Esses políticos jamais poderiam sonhar que algum dia lhes cairia no
colo um assessor tão bom, e ainda por cima gratuito. Conti prossegue,
muito divertido:
“Em Veja, o método foi refinado e usado anos a fio. Gaspari
inventava um raciocínio para avivar uma matéria, geralmente de
madrugada, no calor do fechamento, e mandava um repórter achar alguém
famoso que quisesse assumir a autoria. A frase “O povo gosta de luxo,
quem gosta de miséria é intelectual” nasceu assim, proposta por Gaspari
ao carnavalesco Joãozinho Trinta. O truque era puro Elio Gaspari. Tinha
algo de molecagem, mas ficava nos limites das normas jornalísticas, na
medida em que ninguém era forçado a encampar uma declaração. O seu fim
último era levar um fato novo ao leitor (…)”.

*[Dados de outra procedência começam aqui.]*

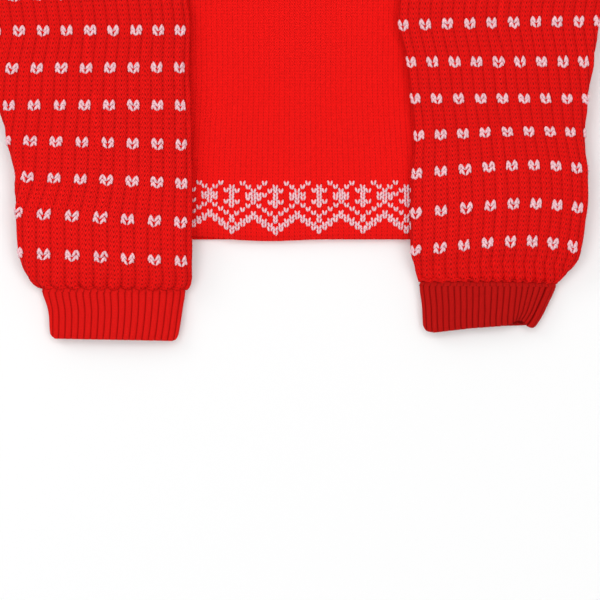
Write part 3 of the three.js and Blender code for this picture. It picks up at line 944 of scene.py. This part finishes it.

Então ficamos assim: inventar declarações e atribuí-las a terceiros
faz parte das normas jornalísticas, desde que sejam favoráveis a essas
fontes. Nada impede, tampouco, que se recorte um artigo e nele se
insiram perguntas, para dar a impressão de um pingue-pongue. Terão
razão, afinal, certos teóricos que dizem que jornalismo é ficção?
Essas coisas as escolas – pelo menos, as escolas de qualidade – não
ensinam. Pelo contrário, refutam e denunciam. No entanto, renomados
jornalistas – nos quais, naturalmente, muitos jovens se miram – praticam
e enaltecem o que deveriam combater. E a fraude só causa revolta quando
contraria os envolvidos.
Mas nem por isso deixa de ser o que é.